Но каковы же причины этого кризиса? Подвергая их анализу, Лэш «не замечает» – или не хочет замечать, – что они кроются в самой социальной структуре американского общества, а связывает их прежде всего с вопросом о либерализме и консерватизме. Лэш выступает с резкой критикой либерализма, который, по его мнению, оказался не в состоянии объяснить явления современного мира и стал «не только политическим, но и интеллектуальным банкротом». Атаки публициста направлены на контркультуру, проповедующую, помимо всего прочего, полную сексуальную свободу. «Новый нарциссизм пытается найти смысл жизни. Освобожденный от идолопоклонства перед прошлым, он сомневается даже в реальности своего собственного существования. Его сексуальные отношения основаны скорее на свободе, чем на пуританизме, хотя освобождение от древних табу не приносит ему сексуального мира» 4.

Другой объект, на который направлена критика Лэша, – это корпоративное буржуазное общество, укрепляющее и стимулирующее нарциссические инстинкты отдельных индивидуумов. Однако эта критика аморфна, неотчетлива, выдержана в осторожных тонах и не раскрывает действительного влияния буржуазного государства и капиталистических монополий на сферу культуры.

Критика культуры, с которой выступает Лэш в своей книге, приобретает, как нам кажется, черты, общие с неоконсервативной критикой, что, пожалуй, в известной мере выглядит парадоксом. Дело в том, что в предыдущих своих работах – «Новые радикалы в Америке» (1965), «Агония американских левых» (1969), «Мир наций. Заметки об американской истории, политике и культуре» (1974) – он стоял на позициях левого радикализма. Теперь же радикальный теоретик солидаризуется с неоконсерваторами. Это можно объяснить только отсутствием альтернативы. Не видя выхода из тупика нарциссизма, разочаровавшись в левом движении 60-х годов, Лэш приходит к консервативной идее возврата к старому, к защите института семьи, моральных ценностей и т. д.

Синдром нарциссизма, который Лэш обнаруживает в американской культуре, можно отнести и к самому автору. Критикуя кризисные явления этой культуры, он не выходит за пределы привычных идеологических стереотипов и сам остается в сфере искаженных образов нарциссического сознания.
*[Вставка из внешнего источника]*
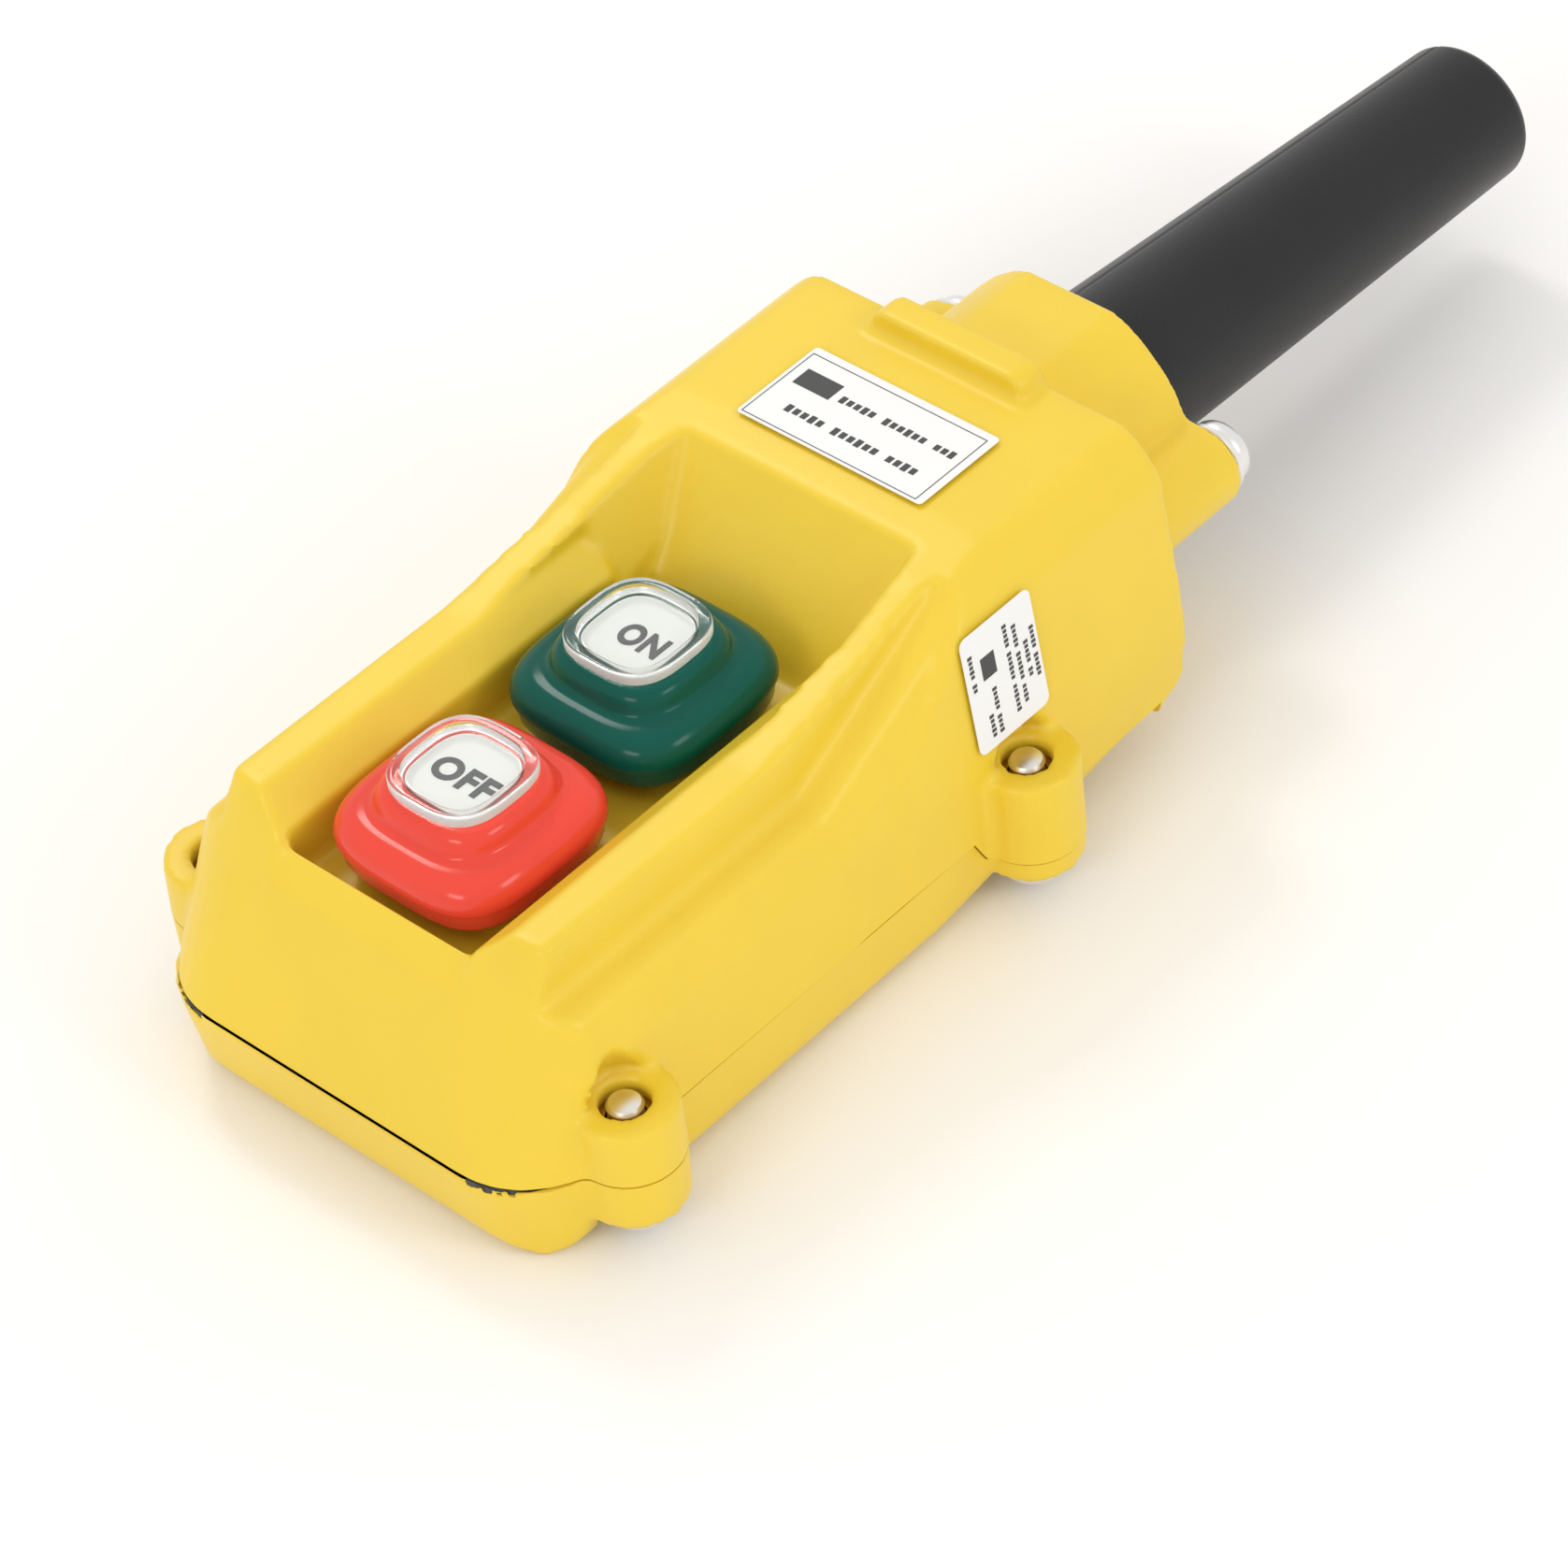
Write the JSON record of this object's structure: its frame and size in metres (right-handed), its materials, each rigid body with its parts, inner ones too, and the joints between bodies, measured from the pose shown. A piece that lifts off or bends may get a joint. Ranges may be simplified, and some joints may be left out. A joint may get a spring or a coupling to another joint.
{
  "type": "pendant control station",
  "caption": "Hand-held pendant push-button station for a hoist: yellow casing with guarded OFF and ON buttons, lug screws, cable collar and rubber cable boot.",
  "frame": {"origin": "under the middle of the object, on the plane of its flat back", "axes": "+Z out of the back through the buttons, +Y from the OFF end to the cable boot, +X to the side that carries the side label"},
  "size_m": [0.0862, 0.2362, 0.0541],
  "materials": {
    "yellow_plastic": "fine matte grain, moulded",
    "red_plastic": "glossy moulded",
    "green_plastic": "glossy moulded",
    "clear_plastic": "clear, polished",
    "legend_white": "smooth white plate",
    "label_white": null,
    "black_rubber": "satin moulded rubber",
    "seal_rubber": "matte",
    "bright_steel": "bright zinc plated",
    "brass": "plain turned",
    "dark_moulding": "phenolic moulding"
  },
  "bodies": {
    "station": {"front_casing": "yellow_plastic", "rear_cover": "yellow_plastic", "cable_collar": "yellow_plastic", "cover_gasket": "seal_rubber", "cover_screw_1": "bright_steel", "lug_insert_1": "brass", "cover_screw_2": "bright_steel", "lug_insert_2": "brass", "cover_screw_3": "bright_steel", "lug_insert_3": "brass", "cover_screw_4": "bright_steel", "lug_insert_4": "brass", "top_label": "label_white", "side_label": "label_white", "cable_boot": "black_rubber", "boot_clamp_ring": "bright_steel", "collar_screw_left": "bright_steel", "collar_screw_right": "bright_steel", "collar_washer_left": "bright_steel", "collar_washer_right": "bright_steel", "clamp_screw_left": "bright_steel", "clamp_screw_right": "bright_steel", "contact_strap": "bright_steel", "strap_screw_left": "bright_steel", "strap_screw_right": "bright_steel", "cable_clamp": "dark_moulding", "off_contact_block": "dark_moulding", "off_spring": "bright_steel", "off_terminal_screw_left": "bright_steel", "off_terminal_screw_right": "bright_steel", "off_shaft_seal": "seal_rubber", "off_terminal_left": "brass", "off_terminal_right": "brass", "on_contact_block": "dark_moulding", "on_spring": "bright_steel", "on_terminal_screw_left": "bright_steel", "on_terminal_screw_right": "bright_steel", "on_shaft_seal": "seal_rubber", "on_terminal_left": "brass", "on_terminal_right": "brass"},
    "off_button": {"off_button_cap": "red_plastic", "off_lens": "clear_plastic", "off_legend": "legend_white", "off_plunger": "dark_moulding", "off_contact_bridge": "brass"},
    "on_button": {"on_button_cap": "green_plastic", "on_lens": "clear_plastic", "on_legend": "legend_white", "on_plunger": "dark_moulding", "on_contact_bridge": "brass"}
  },
  "joints": [
    {"name": "off_press", "type": "slide", "parent": "station", "child": "off_button", "axis": [0, 0, -1], "range_m": [0, 0.003], "stiffness_N_per_m": 1500, "springref_m": -0.002, "deforming": ["off_spring"]},
    {"name": "on_press", "type": "slide", "parent": "station", "child": "on_button", "axis": [0, 0, -1], "range_m": [0, 0.003], "stiffness_N_per_m": 1500, "springref_m": -0.002, "deforming": ["on_spring"]}
  ]
}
В прошлом десятилетии американская социология как либеральной, так и консервативной ориентации пришла к выводу о глубоком моральном кризисе национальной культуры. Леворадикальная критика всегда ощущала ее неоднородность, противоположность составляющих ее элементов. Еще в 50-х годах английский писатель Ч. -П. Сноу развивал концепцию двух культур5, омонимичную ленинской, но, как об этом уже не раз писалось, ничего общего с ней не имеющую. По мнению Сноу, в современном обществе существуют две противоположные культуры: «научная» и «гуманистическая», иными словами, культура ученых-естественников и культура художественной интеллигенции. Эти две культуры противостоят друг другу и в условиях научно-технической революции приходят к полному разобщению.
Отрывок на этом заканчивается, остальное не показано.